Derrubada de resoluções do Conama: “Prejuízos difíceis de ponderar”
A opinião é de Paulo Artaxo, segundo o qual decisões são reflexos das mudanças ocorridas no Conama, hoje composto majoritariamente de representantes do agronegócio
Publicado 29/09/2020 20:17 | Editado 29/09/2020 21:19
O Conselho Nacional do Meio Ambiente (Conama) colocou fim a resoluções que restringiam desmatamento em manguezais e restingas, liberou a queima de lixo tóxico em fornos usados na produção de cimento e derrubou a resolução que determinava critérios de eficiência de consumo de água e energia para os projetos de irrigação. Quem comenta o “dia da boiada” e o professor Paulo Artaxo, do Instituto de Física (IF) da USP e membro da equipe do Painel Intergovernamental sobre Mudanças Climáticas.

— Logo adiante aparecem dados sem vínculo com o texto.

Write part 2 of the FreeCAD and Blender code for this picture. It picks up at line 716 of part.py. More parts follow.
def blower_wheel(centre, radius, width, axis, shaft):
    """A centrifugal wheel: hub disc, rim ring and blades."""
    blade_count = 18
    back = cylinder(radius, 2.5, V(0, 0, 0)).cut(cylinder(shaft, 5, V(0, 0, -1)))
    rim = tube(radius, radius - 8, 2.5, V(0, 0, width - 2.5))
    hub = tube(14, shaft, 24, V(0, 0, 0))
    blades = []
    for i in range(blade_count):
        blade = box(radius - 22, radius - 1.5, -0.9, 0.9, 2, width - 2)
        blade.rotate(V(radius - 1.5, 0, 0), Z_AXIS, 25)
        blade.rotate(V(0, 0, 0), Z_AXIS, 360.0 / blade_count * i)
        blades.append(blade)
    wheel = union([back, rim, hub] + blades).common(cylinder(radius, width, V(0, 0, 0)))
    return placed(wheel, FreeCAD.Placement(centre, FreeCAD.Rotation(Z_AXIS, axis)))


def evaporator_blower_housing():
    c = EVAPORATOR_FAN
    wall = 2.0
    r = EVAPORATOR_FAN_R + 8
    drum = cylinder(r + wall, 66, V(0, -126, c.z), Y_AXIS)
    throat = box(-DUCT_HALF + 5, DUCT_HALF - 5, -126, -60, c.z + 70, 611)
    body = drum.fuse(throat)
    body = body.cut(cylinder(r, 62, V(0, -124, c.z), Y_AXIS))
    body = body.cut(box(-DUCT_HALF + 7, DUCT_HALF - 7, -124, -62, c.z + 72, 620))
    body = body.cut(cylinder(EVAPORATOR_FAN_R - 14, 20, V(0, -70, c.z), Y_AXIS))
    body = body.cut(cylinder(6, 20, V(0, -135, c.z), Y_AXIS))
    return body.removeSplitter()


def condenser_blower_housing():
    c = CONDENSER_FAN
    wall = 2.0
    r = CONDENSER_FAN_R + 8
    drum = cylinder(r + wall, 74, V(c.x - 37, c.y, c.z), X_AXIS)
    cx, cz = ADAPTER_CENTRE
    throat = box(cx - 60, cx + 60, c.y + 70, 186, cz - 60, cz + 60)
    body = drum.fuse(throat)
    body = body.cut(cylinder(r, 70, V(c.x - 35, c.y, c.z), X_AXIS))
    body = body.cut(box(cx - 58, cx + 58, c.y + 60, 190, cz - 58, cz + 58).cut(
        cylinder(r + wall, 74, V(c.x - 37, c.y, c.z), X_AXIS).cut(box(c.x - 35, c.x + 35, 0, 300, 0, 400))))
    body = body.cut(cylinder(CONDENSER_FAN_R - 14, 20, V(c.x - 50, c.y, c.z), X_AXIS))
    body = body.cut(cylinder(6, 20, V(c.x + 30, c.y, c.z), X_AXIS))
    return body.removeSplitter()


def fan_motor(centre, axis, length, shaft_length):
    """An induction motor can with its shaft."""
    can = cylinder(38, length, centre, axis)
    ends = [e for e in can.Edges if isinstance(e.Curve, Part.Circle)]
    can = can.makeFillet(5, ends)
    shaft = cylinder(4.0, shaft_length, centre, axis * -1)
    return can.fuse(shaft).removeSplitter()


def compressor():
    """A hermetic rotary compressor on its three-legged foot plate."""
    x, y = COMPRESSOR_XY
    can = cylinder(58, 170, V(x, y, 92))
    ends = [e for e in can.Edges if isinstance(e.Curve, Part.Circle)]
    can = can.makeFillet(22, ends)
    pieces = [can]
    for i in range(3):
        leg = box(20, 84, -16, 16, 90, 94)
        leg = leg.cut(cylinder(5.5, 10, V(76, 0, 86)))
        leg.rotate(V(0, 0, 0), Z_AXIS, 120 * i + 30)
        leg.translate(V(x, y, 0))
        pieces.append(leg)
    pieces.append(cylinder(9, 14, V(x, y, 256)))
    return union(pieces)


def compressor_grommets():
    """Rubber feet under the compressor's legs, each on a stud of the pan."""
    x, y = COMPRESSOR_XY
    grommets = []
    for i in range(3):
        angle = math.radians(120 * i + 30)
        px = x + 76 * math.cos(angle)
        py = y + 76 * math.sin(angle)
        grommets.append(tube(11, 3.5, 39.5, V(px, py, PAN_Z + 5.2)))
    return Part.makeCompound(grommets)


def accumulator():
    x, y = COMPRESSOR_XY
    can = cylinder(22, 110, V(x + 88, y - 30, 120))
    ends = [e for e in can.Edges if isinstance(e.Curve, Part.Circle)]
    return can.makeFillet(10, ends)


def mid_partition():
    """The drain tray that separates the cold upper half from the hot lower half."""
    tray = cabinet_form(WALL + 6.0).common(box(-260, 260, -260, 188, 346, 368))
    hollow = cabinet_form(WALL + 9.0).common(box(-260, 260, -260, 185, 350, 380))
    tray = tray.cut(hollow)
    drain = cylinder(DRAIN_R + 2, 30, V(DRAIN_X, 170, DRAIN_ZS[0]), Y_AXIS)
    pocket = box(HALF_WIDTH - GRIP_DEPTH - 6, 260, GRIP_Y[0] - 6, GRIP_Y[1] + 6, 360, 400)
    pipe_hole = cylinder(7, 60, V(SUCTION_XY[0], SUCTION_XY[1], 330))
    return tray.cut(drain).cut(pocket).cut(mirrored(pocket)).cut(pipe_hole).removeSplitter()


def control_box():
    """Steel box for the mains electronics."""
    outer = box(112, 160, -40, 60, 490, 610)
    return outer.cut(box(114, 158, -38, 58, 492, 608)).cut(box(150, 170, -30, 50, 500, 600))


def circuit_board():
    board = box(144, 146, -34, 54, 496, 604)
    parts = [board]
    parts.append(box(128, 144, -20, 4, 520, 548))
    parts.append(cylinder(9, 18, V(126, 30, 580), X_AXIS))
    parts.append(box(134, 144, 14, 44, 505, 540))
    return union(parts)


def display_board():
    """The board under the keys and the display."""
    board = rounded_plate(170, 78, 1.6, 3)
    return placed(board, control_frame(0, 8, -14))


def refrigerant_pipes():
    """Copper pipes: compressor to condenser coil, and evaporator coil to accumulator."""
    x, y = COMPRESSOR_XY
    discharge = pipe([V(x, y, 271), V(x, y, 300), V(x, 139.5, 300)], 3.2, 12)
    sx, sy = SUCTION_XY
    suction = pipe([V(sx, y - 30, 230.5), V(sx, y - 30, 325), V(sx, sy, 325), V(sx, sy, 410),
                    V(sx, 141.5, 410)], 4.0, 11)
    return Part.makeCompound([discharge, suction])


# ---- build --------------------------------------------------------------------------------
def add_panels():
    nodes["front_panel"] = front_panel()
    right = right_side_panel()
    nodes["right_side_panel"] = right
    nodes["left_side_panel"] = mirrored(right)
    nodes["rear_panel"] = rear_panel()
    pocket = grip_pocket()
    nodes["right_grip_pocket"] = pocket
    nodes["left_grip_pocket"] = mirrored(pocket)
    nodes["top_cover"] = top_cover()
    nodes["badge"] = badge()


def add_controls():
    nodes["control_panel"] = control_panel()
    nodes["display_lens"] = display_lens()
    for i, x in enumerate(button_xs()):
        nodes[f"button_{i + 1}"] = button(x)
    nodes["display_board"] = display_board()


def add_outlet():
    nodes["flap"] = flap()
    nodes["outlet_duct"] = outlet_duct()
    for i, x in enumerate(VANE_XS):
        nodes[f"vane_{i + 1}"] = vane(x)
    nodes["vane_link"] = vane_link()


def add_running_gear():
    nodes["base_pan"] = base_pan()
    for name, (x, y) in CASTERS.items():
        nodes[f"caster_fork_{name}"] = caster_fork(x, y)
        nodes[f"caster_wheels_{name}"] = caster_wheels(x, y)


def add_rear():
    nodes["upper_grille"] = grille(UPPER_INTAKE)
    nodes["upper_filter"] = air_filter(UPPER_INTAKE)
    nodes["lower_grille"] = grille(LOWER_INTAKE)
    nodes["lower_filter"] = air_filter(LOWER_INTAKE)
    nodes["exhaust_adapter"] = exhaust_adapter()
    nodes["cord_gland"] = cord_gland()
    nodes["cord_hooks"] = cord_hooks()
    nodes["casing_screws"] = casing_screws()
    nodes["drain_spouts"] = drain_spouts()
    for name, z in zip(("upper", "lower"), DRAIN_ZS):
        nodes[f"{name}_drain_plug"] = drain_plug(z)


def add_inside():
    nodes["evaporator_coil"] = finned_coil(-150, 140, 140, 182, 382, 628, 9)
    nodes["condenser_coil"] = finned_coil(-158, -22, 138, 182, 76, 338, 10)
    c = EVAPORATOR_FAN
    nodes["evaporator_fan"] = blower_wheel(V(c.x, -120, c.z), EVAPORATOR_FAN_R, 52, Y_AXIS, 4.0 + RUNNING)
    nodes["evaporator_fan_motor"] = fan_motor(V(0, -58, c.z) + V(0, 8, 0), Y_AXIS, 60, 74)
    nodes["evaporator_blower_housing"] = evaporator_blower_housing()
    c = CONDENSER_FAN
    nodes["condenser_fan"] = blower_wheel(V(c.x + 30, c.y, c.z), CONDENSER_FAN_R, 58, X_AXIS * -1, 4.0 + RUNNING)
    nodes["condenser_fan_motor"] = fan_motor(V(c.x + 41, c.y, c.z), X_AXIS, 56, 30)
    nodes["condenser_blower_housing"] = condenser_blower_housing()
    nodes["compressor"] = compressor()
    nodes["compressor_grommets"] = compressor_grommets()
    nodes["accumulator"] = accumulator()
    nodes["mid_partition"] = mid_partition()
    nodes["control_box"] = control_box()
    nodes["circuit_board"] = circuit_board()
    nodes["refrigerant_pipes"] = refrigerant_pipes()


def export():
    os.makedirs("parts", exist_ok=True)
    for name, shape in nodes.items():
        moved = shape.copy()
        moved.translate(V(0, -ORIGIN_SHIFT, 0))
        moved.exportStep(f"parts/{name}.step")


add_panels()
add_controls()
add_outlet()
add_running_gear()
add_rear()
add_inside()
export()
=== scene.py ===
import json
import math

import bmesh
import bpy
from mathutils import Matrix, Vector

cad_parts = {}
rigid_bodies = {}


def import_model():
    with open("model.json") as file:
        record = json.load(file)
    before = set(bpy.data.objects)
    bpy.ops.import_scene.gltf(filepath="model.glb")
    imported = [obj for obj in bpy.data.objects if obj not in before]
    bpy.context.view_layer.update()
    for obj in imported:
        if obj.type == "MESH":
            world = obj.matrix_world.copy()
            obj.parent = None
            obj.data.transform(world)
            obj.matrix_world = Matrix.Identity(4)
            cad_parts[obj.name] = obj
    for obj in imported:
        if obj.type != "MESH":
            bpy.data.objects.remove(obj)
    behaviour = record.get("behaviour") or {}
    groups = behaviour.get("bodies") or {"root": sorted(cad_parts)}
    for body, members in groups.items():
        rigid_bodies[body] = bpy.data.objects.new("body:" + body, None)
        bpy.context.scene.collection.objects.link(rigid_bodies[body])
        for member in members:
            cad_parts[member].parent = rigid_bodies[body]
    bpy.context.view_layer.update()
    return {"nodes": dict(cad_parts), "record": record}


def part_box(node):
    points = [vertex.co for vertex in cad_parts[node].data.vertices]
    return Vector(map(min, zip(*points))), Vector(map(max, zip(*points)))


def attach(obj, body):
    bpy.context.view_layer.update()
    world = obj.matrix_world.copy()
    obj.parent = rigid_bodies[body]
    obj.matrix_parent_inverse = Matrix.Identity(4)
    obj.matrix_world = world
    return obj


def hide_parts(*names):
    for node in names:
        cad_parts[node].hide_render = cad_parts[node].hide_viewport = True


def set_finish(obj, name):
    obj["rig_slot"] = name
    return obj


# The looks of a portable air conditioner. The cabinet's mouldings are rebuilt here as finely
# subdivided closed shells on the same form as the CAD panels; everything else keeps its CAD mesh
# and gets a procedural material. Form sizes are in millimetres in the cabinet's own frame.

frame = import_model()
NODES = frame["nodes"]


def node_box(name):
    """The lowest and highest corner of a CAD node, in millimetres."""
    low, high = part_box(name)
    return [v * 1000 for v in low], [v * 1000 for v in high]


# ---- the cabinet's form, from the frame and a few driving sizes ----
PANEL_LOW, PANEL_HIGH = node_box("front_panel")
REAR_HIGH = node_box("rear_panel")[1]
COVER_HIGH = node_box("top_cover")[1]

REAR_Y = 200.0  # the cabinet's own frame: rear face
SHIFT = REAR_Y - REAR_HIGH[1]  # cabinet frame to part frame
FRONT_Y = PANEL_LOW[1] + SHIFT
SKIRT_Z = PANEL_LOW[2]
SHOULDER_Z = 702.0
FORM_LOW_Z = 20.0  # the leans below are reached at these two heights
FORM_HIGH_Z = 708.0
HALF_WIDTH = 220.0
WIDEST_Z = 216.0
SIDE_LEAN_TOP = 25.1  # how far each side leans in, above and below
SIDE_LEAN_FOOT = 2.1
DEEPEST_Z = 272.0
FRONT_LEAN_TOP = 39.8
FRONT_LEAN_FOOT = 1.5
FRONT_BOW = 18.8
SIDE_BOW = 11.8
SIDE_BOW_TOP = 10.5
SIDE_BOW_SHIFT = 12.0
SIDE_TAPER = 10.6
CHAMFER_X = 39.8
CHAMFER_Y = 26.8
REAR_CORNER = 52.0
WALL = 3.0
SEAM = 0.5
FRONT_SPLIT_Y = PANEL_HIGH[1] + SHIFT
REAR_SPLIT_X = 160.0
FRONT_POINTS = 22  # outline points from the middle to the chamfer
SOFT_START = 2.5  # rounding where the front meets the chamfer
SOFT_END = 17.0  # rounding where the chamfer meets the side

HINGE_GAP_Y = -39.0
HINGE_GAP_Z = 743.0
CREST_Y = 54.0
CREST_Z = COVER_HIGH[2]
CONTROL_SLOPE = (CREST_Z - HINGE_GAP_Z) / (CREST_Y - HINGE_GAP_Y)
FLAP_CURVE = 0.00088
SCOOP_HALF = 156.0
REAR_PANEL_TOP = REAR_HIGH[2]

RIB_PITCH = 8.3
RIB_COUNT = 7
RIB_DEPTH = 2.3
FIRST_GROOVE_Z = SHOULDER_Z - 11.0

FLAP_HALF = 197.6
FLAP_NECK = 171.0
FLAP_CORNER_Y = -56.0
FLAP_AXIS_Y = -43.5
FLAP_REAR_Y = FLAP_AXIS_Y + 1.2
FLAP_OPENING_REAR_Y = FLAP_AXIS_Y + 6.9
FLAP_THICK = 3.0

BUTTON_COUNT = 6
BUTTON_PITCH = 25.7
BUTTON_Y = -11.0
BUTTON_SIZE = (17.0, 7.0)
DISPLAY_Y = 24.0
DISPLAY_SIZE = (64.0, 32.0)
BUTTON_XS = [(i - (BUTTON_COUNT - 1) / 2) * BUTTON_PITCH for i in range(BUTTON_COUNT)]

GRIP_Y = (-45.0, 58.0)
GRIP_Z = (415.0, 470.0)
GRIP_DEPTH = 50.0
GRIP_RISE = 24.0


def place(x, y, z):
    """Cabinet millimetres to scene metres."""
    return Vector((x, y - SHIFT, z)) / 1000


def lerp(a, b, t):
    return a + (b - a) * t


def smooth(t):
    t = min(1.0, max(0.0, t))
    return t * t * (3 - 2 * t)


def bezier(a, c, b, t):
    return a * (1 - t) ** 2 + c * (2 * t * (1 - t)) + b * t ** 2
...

O dia no qual as decisões foram tomadas tem sido chamado de “dia da boiada”. Segundo o professor, essa mudança “é desastrosa para o país e trará prejuízos que serão difíceis de ponderar, dada sua grande amplitude, que vão desde afrouxamento de desmatamento em áreas de mananciais, fazendo com que a situação da água fique ainda mais crítica em nosso país e também em toda a área costeira, com suas restingas e manguezais, que também foi duramente atingida por essa medida do Ministério do Meio Ambiente”.
O professor não acredita que essas medidas governamentais tenham o apoio da população, pois esses desmandos são prejudiciais não só para a questão ambiental, mas também para a economia, a sociedade e toda a população brasileira.
Até o ano passado, o Conama contava com a representatividade de membros da indústria, de órgãos governamentais, do Ministério Público e membros da sociedade brasileira como um todo, sendo que estes últimos eram os responsáveis por barrar propostas que fossem prejudiciais à população. Artaxo explica que, hoje, o conselho é dominado por representantes da indústria do agronegócio, o governo restringiu o controle da sociedade e aumento seu poder de voto. “Ninguém defende a sociedade brasileira nesse órgão executivo tão importante, que publica portarias que definem todas as questões ambientais do País”.
Somadas à falta de políticas ambientais para controlar as queimadas no Pantanal e o desmatamento na Amazônia, essas medidas evidenciam que o meio ambiente não só está desprotegido, como também atacado pelo governo vigente. “A sociedade brasileira acabou caindo em uma situação anacrônica e é um perigo porque é um retrocesso, com implicações para todos os setores econômicos, exceto alguns poucos que irão se beneficiar dessas medidas”, alerta o professor.
Embora o Ministério Público tenha participado da reunião, não tinha poder de voto. A procuradora Fátima Borghi inclusive observou a falta de audiências públicas necessárias para decidir pela derrubada das resoluções, assim como o conselho não tem competência jurídica para as decisões que tomou. No entanto, o Ministério Público também perdeu a competência de proteção ao meio ambiente.
“O Meio Ambiente não só está sem proteção, como está sendo atacado pelo atual governo”, disse ele mencionando os 20% do Pantanal que foi destruído e os 10 mil quilômetros quadrados de florestas primárias que estão sendo derrubadas na Amazônia. Para ele, é uma “situação anacrônica” esta de ver na televisão, via satélite ou in loco, as florestas queimando, enquanto o governo nega que haja queimadas.
O professor Artaxo diz que é um perigo enorme para os brasileiros este retrocesso ambiental, pois tem implicações econômicas graves para inúmeros setores da cadeia econômica, enquanto poucos setores se beneficiam dessas medidas. A medida que permite a queima de medicamentos em fornos de cimento sem qualquer controle ambiental, permite que substâncias tóxicas, como dioxinas, sejam respiradas pela população.
As consequências já estão sendo sentidas nas relações internacionais, incluindo a contestação por parte de países e companhias internacionais do acordo do Mercosul com a União Europeia, assim como várias companhias internacionais estão boicotando os produtos brasileiros, por conta da grande degradação ambiental. “Os prejuízos já são uma realidade, não é algo para o futuro, e a população deve reagir a mais esse ataque do governo contra os recursos naturais do País”, conclui Artaxo.